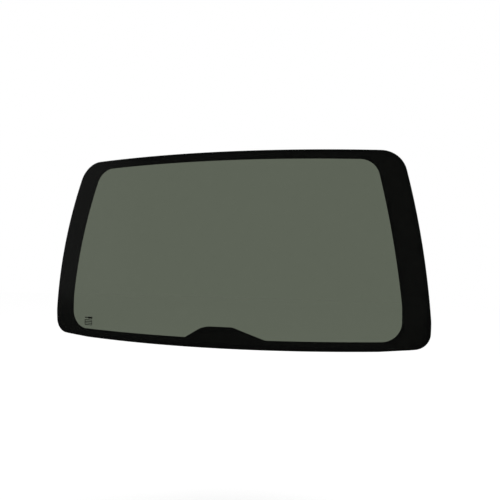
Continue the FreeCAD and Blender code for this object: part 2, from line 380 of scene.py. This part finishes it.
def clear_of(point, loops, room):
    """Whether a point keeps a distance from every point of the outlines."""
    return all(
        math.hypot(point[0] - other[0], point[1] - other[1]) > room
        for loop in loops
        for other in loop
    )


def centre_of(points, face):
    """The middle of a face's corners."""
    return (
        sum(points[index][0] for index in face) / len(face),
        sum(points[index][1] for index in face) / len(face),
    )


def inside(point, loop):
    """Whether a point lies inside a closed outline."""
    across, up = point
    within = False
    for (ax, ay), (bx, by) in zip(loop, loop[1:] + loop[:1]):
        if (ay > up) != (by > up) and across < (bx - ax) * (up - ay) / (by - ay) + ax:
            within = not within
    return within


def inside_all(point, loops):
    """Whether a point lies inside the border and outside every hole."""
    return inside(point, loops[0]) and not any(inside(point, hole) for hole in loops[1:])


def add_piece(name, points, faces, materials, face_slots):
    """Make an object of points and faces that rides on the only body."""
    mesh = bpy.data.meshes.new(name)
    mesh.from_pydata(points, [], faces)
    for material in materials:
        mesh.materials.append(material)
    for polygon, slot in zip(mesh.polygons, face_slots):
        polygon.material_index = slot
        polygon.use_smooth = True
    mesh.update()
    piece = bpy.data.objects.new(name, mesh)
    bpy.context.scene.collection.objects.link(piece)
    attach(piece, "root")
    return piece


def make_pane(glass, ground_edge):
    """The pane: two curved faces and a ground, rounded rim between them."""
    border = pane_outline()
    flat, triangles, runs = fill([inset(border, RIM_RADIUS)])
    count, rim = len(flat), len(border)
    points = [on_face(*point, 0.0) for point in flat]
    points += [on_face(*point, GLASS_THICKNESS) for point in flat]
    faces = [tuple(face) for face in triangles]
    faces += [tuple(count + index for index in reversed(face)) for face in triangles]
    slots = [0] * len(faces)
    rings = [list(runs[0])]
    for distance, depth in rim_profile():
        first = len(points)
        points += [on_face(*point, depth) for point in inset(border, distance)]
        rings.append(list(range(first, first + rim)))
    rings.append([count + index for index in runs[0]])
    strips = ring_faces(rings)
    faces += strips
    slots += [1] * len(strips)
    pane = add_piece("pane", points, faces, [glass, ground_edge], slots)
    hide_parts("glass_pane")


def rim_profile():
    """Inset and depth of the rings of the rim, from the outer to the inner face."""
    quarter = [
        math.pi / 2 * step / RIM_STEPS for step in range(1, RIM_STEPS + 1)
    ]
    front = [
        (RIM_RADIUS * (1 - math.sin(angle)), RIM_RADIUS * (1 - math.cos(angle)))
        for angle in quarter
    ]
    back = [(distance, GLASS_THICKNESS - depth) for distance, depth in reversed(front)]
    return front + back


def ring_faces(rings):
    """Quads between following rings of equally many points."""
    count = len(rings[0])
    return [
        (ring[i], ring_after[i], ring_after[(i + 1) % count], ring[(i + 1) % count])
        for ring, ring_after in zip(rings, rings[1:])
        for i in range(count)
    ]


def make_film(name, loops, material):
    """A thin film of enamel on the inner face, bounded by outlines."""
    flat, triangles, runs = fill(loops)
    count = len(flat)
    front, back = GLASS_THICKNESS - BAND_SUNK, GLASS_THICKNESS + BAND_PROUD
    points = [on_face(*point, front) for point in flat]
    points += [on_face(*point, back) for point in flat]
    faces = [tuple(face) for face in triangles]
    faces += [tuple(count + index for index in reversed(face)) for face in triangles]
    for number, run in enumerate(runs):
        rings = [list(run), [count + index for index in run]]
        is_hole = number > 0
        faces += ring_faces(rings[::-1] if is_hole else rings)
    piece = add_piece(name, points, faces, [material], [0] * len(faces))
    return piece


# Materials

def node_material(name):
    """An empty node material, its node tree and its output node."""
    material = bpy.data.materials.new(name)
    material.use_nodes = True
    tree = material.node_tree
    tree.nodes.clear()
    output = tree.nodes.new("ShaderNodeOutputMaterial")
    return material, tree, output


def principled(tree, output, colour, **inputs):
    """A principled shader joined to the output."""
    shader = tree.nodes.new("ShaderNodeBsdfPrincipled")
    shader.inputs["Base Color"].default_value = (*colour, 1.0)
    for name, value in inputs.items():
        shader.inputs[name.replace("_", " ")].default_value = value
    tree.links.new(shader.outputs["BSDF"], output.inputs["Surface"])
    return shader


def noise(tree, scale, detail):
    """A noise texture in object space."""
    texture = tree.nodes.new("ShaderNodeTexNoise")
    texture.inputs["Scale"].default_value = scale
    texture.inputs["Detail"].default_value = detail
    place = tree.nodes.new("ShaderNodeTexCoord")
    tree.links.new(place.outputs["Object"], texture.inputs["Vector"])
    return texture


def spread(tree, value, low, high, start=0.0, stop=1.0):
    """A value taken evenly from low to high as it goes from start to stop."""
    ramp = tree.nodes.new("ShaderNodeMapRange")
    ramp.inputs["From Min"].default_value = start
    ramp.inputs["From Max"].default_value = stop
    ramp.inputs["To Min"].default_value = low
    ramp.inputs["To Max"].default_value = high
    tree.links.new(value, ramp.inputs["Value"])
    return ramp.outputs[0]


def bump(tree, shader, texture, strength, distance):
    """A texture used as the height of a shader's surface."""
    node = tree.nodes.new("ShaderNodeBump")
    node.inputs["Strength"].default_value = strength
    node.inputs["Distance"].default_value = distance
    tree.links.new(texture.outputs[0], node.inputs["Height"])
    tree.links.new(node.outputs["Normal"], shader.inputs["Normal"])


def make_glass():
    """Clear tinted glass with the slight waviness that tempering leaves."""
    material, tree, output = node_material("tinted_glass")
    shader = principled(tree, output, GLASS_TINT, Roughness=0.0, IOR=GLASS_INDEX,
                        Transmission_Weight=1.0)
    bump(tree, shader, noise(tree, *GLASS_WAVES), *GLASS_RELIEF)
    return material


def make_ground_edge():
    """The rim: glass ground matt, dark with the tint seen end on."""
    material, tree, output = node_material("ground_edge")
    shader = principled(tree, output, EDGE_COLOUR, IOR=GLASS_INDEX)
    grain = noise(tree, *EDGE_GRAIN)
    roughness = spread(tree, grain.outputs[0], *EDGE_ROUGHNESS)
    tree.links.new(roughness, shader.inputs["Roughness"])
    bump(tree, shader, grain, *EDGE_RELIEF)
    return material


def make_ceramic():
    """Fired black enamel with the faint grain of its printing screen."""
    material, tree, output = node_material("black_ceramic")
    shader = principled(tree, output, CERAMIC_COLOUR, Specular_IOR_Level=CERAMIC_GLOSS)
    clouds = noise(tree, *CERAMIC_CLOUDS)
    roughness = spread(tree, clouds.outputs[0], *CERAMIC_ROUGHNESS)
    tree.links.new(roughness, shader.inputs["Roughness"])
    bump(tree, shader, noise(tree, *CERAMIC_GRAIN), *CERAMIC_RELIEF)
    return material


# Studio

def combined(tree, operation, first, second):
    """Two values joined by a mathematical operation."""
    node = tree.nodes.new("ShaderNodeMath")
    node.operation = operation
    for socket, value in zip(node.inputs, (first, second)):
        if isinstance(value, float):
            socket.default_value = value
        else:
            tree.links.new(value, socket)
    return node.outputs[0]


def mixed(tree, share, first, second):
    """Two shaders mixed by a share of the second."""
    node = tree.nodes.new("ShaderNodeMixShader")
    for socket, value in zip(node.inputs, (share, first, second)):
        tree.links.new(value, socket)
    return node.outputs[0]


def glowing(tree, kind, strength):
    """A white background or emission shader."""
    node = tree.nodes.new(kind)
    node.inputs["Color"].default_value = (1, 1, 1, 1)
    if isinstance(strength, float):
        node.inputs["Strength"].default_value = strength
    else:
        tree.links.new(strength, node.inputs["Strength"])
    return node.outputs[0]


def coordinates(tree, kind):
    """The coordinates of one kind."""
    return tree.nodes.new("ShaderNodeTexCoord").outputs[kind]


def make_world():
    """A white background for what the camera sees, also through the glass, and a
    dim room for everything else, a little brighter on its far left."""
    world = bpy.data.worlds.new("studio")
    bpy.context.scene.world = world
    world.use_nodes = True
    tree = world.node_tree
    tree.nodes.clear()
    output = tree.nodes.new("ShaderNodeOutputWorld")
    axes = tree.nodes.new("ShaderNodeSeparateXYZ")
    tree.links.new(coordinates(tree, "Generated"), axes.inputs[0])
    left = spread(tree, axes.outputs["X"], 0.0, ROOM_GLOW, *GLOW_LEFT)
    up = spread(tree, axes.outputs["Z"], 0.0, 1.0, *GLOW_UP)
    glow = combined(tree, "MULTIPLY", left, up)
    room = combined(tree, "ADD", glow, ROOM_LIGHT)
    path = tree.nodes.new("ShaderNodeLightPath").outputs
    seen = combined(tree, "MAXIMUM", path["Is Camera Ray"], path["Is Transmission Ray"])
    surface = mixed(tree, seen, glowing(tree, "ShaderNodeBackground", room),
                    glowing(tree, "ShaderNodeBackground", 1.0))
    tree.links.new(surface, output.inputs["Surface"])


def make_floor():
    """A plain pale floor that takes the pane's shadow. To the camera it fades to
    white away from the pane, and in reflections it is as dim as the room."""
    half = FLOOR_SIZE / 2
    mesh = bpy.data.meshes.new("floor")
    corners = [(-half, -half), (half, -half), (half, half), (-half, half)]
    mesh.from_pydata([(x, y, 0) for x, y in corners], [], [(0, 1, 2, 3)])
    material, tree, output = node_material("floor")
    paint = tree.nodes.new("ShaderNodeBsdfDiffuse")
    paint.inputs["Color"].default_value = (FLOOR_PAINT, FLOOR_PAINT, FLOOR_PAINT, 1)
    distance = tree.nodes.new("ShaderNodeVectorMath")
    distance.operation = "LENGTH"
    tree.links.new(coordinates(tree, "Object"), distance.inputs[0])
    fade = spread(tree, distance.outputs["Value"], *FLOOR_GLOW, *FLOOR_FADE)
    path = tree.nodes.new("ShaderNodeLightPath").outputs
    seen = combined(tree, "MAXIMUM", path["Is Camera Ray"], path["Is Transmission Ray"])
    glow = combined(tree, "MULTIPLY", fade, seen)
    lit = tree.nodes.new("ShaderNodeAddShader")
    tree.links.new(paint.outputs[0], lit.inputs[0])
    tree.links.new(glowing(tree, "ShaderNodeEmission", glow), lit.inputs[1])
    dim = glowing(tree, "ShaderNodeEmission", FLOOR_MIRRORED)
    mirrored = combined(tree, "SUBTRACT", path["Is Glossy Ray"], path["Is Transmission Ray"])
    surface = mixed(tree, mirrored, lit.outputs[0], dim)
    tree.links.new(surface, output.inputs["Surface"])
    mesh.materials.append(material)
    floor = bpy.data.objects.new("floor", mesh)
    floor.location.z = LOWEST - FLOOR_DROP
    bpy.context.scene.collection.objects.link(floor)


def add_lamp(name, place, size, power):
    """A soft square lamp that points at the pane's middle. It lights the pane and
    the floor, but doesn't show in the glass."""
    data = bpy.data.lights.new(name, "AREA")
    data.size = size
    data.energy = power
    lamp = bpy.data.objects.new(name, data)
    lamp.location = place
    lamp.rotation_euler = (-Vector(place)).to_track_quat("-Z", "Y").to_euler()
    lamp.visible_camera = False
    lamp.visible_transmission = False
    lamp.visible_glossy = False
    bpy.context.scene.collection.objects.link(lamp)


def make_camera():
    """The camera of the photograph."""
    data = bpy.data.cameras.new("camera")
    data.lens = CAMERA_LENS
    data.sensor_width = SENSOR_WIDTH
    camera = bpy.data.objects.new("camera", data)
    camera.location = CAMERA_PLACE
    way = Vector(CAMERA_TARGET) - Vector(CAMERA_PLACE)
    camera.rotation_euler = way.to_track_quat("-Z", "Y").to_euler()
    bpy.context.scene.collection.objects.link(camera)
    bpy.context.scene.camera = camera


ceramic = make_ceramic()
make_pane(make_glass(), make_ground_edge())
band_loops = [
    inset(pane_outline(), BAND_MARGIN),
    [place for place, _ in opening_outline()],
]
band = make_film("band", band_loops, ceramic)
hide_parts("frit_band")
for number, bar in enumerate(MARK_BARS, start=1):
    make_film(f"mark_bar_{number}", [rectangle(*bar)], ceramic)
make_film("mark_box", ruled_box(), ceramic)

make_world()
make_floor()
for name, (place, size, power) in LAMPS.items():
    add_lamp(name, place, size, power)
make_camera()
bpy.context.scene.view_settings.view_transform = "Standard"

● ● ● ● ●

- **Stated task**
Starting at the first line of the data above, please restate word for word every line up to and including the one that holds "bpy.context.scene.collection.objects.link(piece)", and add nothing else.

- **Complete answer**
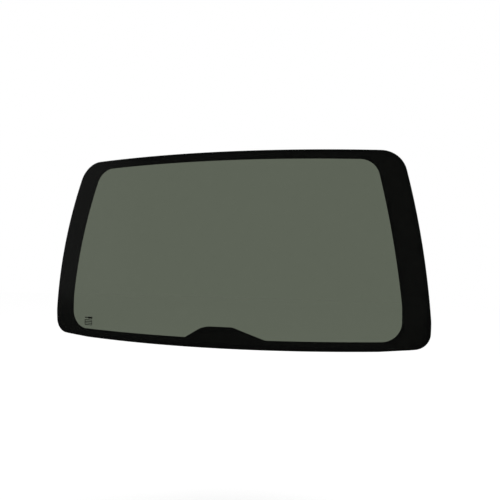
Continue the FreeCAD and Blender code for this object: part 2, from line 380 of scene.py. This part finishes it.
def clear_of(point, loops, room):
    """Whether a point keeps a distance from every point of the outlines."""
    return all(
        math.hypot(point[0] - other[0], point[1] - other[1]) > room
        for loop in loops
        for other in loop
    )


def centre_of(points, face):
    """The middle of a face's corners."""
    return (
        sum(points[index][0] for index in face) / len(face),
        sum(points[index][1] for index in face) / len(face),
    )


def inside(point, loop):
    """Whether a point lies inside a closed outline."""
    across, up = point
    within = False
    for (ax, ay), (bx, by) in zip(loop, loop[1:] + loop[:1]):
        if (ay > up) != (by > up) and across < (bx - ax) * (up - ay) / (by - ay) + ax:
            within = not within
    return within


def inside_all(point, loops):
    """Whether a point lies inside the border and outside every hole."""
    return inside(point, loops[0]) and not any(inside(point, hole) for hole in loops[1:])


def add_piece(name, points, faces, materials, face_slots):
    """Make an object of points and faces that rides on the only body."""
    mesh = bpy.data.meshes.new(name)
    mesh.from_pydata(points, [], faces)
    for material in materials:
        mesh.materials.append(material)
    for polygon, slot in zip(mesh.polygons, face_slots):
        polygon.material_index = slot
        polygon.use_smooth = True
    mesh.update()
    piece = bpy.data.objects.new(name, mesh)
    bpy.context.scene.collection.objects.link(piece)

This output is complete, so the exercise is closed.